Vacanze GS/5.«Ciò che conta accade»

Per un grande dolore, Bianca, fino alla partenza per la Val di Zoldo con gli amici di GS del Friuli Venezia Giulia e Emilia, aveva vissuto da spettatrice. Poi una sera le scritte di un'amica down la risvegliano. E la vacanza diventa una "febbre di vita"

Ho iniziato l'anno con una ferita molto profonda, un mio amico ha deciso di rinunciare alla vita. Da quel momento ho incominciato a serbare rancore nei Suoi confronti, tanto che non riuscivo a stare di fronte alla messa, alla preghiera e specialmente alla quotidianità. Le certezze che avevo, le risposte che incominciavano a diventare tangibili, si sono improvvisamente sgretolate lasciandomi sola spettatrice, pietrificata e impassibile. Ho incominciato a vivere passivamente, ero diversa e me ne rendevo conto, ma non facevo nulla per cambiare, non volevo che qualcuno mi cambiasse, ero come una bestia ferita. Ho atteso la vacanza estiva con gli amici di Gs del Friuli Venezia Giulia e Emilia a Coi, in Val di Zoldo, con ansia e con grande eccitazione, sovrastate però dalla passività e noia con cui vivevo le cose.

Il tema della vacanza era “febbre di vita”. I primi due giorni li ho vissuti senza dare tutto di me, anzi, mi ero impegnata, giusto quello che bastava per lasciarmi cullare da un'amarezza profonda. Ma proprio quell’amarezza mi ha risvegliata, grazie anche alla serata che ho passato a disegnare con una mia amica con la sindrome di Down. I sorrisi che riportava nei suoi ritratti mi hanno letteralmente sorpresa. Dopo alcune righe simpatiche di frasi sconnesse che aveva scritto leggo in mezzo al foglio: «Sei felice» e a capo «GS». Ciò mi ha lasciata di stucco, volevo anche io guardare la realtà con la sua semplicità.

Dopo questo fatto, il terzo giorno è stato un dono assoluto, ho deciso di lasciarmi sorprendere. Alcuni di noi scendendo da un ghiaione si sono fatti male, ma per provvidenza nulla di grave. Vederli graziati mi ha riportata alla realtà dei fatti. Qualcuno deve esserci e deve aver pensato ad ognuno di noi. Quella gita poteva trasformarsi in un orrore, invece si è rivelata tutt’altro per ognuno dei presenti, anche per i feriti.

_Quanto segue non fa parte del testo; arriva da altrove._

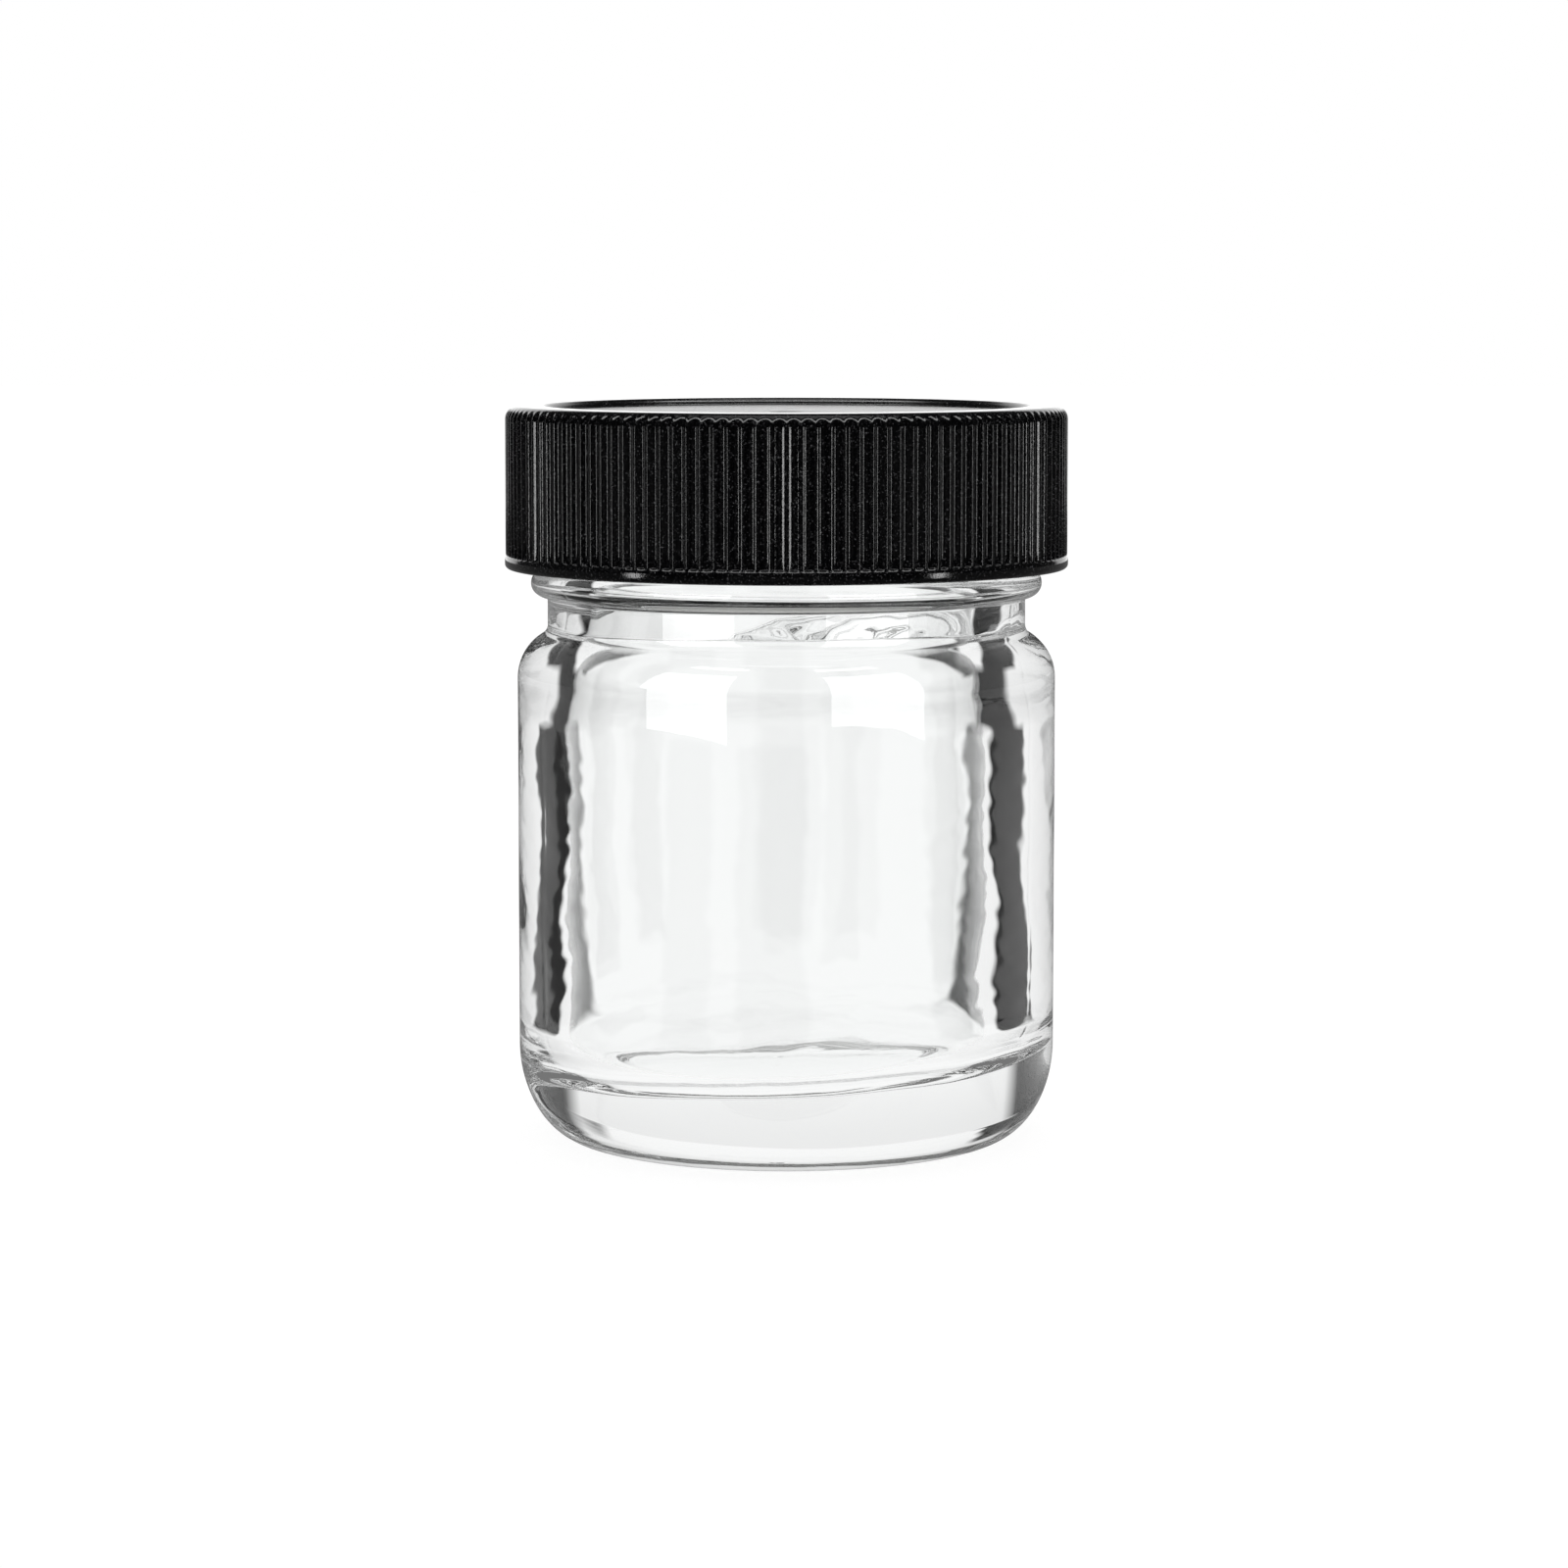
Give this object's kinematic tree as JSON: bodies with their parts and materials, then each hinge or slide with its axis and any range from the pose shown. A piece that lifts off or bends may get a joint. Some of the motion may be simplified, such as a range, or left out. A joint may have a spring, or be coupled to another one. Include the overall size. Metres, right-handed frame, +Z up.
{
  "type": "screw-cap specimen jar",
  "caption": "Small clear glass jar with a thick wall, a threaded neck and a ribbed black screw cap with a sealing disc, for holding and showing a specimen.",
  "frame": {"origin": "centre of the plane the jar stands on, under its axis", "axes": "+Z up along the jar's axis; the jar is round, so X and Y are free"},
  "size_m": [0.041, 0.041, 0.0536],
  "materials": {
    "clear_glass": "clear polished glass",
    "black_polypropylene": "black moulded plastic, fine grain",
    "pulpboard": "matte pulpboard",
    "white_film": "smooth white film"
  },
  "bodies": {
    "jar": {"glass_jar": "clear_glass"},
    "liner": {"liner_board": "pulpboard", "liner_facing": "white_film"},
    "cap": {"screw_cap": "black_polypropylene"}
  },
  "joints": [
    {"name": "cap_rise", "type": "slide", "parent": "jar", "child": "liner", "axis": [0, 0, 1], "range_m": [0, 0.015]},
    {"name": "cap_turn", "type": "hinge", "parent": "liner", "child": "cap", "pos_m": [0, 0, 0.0525], "axis": [0, 0, 1], "range_deg": [0, 1260]}
  ],
  "couplings": [
    {"joint": "cap_rise", "follows": "cap_turn", "m_per_rad": 0.00067375}
  ]
}
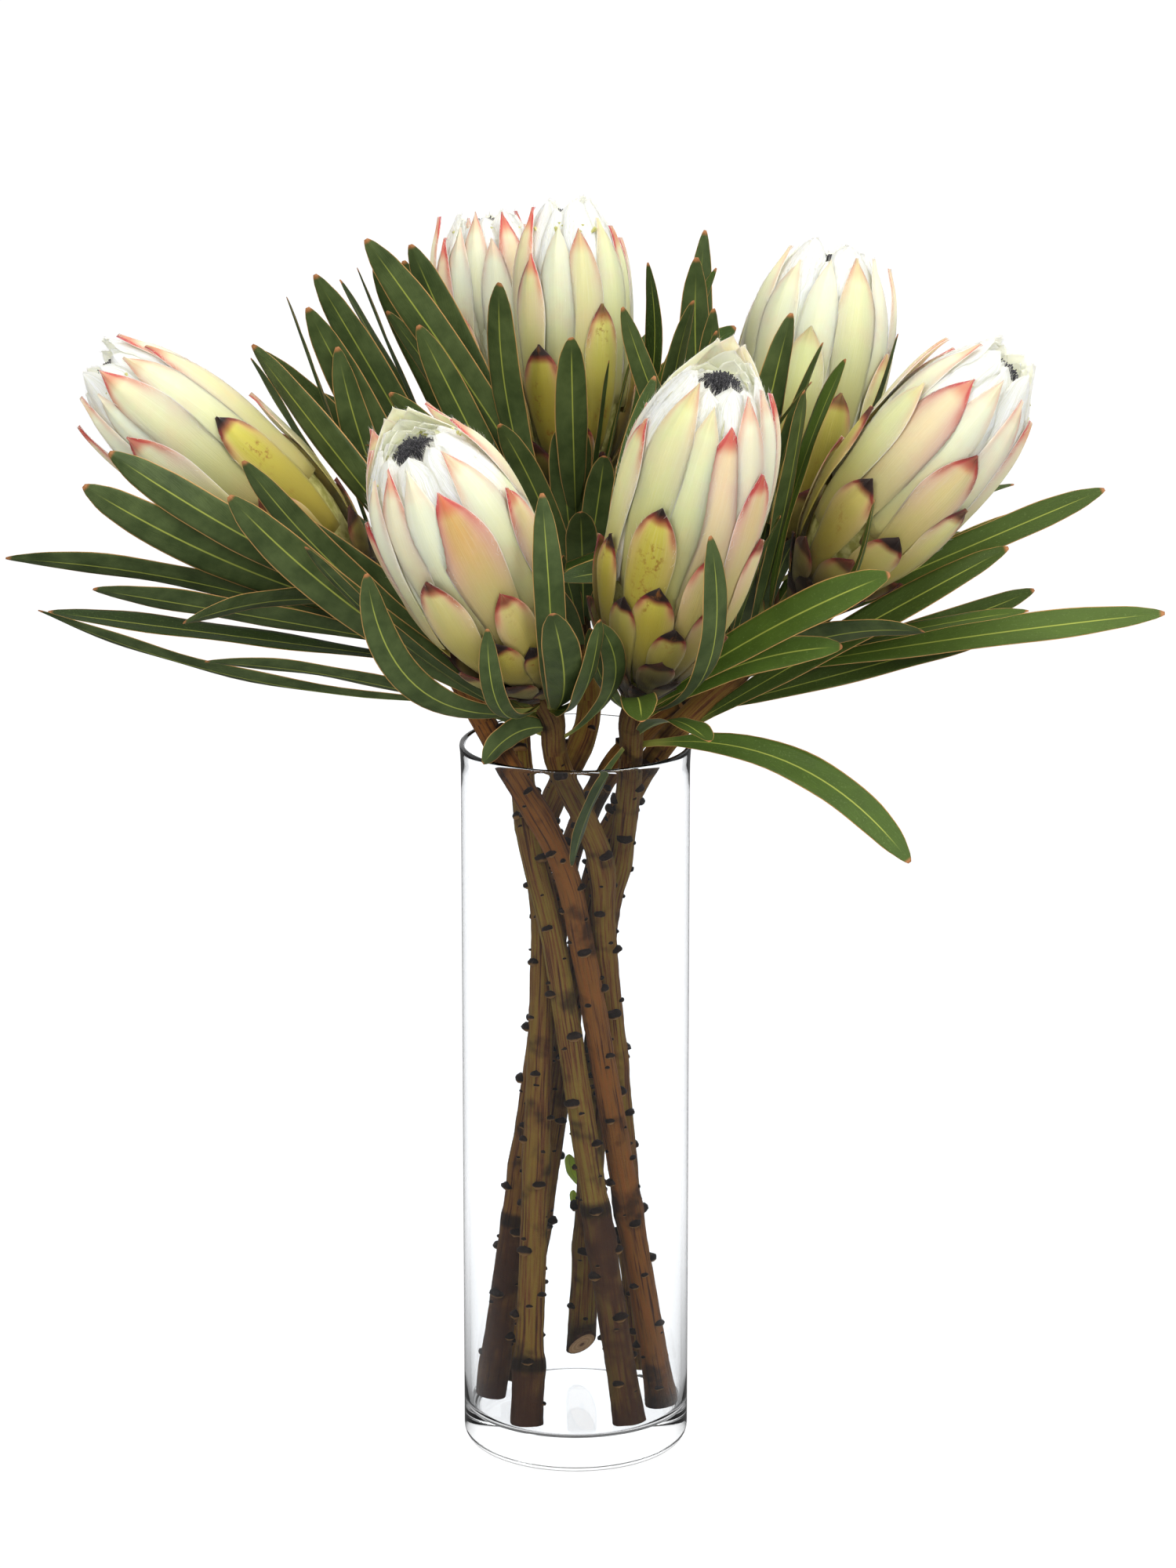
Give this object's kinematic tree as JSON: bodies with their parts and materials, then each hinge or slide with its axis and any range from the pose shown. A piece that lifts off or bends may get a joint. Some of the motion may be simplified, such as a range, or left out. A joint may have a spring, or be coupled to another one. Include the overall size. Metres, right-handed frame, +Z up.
{
  "type": "vase of protea flowers",
  "caption": "Cut protea flowers with leafy stems standing in a clear straight glass cylinder vase with a thick base and a lightly flared rim.",
  "frame": {"origin": "centre of the vase's flat underside", "axes": "+Z up along the vase's axis, -Y towards the front that the picture shows, +X to the viewer's right"},
  "size_m": [0.4618, 0.3128, 0.5075],
  "materials": {
    "vase_glass": "clear, polished",
    "stem_bark": "rough brown bark with dark leaf scars",
    "leaf": "leathery dark green with a yellow-green midrib",
    "bract": "silky cream to pale green, flushed pink at the tips",
    "floret_tuft": "fine near-black fuzz"
  },
  "bodies": {
    "root": {"glass_vase": "vase_glass", "stem_farLeft": "stem_bark", "leaves_farLeft": "leaf", "bloom_farLeft": "bract", "florets_farLeft": "floret_tuft", "stem_frontLeft": "stem_bark", "leaves_frontLeft": "leaf", "bloom_frontLeft": "bract", "florets_frontLeft": "floret_tuft", "stem_middle": "stem_bark", "leaves_middle": "leaf", "bloom_middle": "bract", "florets_middle": "floret_tuft", "stem_back": "stem_bark", "leaves_back": "leaf", "bloom_back": "bract", "florets_back": "floret_tuft", "stem_frontRight": "stem_bark", "leaves_frontRight": "leaf", "bloom_frontRight": "bract", "florets_frontRight": "floret_tuft", "stem_backRight": "stem_bark", "leaves_backRight": "leaf", "bloom_backRight": "bract", "florets_backRight": "floret_tuft", "stem_farRight": "stem_bark", "leaves_farRight": "leaf", "bloom_farRight": "bract", "florets_farRight": "floret_tuft"}
  },
  "joints": []
}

Quella giornata mi sono inaspettatamente arrivate due richieste: la prima di scrivere questa lettera e la seconda mentre di tenere un gruppetto di Scuola di comunità. Allibita, ho accettato le sfide, era troppo evidente che Qualcuno mi stava cercando nonostante la mia fede vacillante. Mi sono lasciata trasportare, coinvolgere e ora ho il cuore pieno di gioia. Alcune persone mi hanno fatto presente che il Signore ci richiama quando meno ce l'aspettiamo, e in questa vacanza ho sperimentato proprio questo. «Ciò che conta accade» è la frase di Andrea Mandelli (il ragazzo morto a 19 anni, protagonista del libro Ti regalo la mia molla, ndr) che una mattina Cristina ci ha ricordato e non c’è nulla di più concreto di questa frase. Quello che veramente valeva l’ho trovato, non posso negarlo. Veramente qualcuno mi vuole bene. Ultimamente ho sempre avuto timore di affermare una cosa del genere per paura di rimanere ferita nel profondo. Ma se volto le spalle a questo, come faccio? Essendo maturanda sento molto l'angoscia di ritrovarmi ancora a vagare nel nulla, di non rivedere determinati amici che finora sono stati i miei pilastri. Mi pesa moltissimo. Ma durante l'assemblea conclusiva una cosa si è impressa con forza dentro me: il desiderio impossibile. Impossibile non nel senso di irrealizzabile ovviamente, ma immenso. Nonostante ciò bisogna stargli davanti e prenderlo seriamente. Stranamente, dopo esserci salutati e augurati il meglio, la tristezza ha ceduto lentamente il posto alla gioia. Forse perché riscopro sempre l’amicizia che ci unisce e grazie alla quale riesco a vivere in modo differente. Bisogna fare un incontro per credere, e io posso dire di averlo fatto.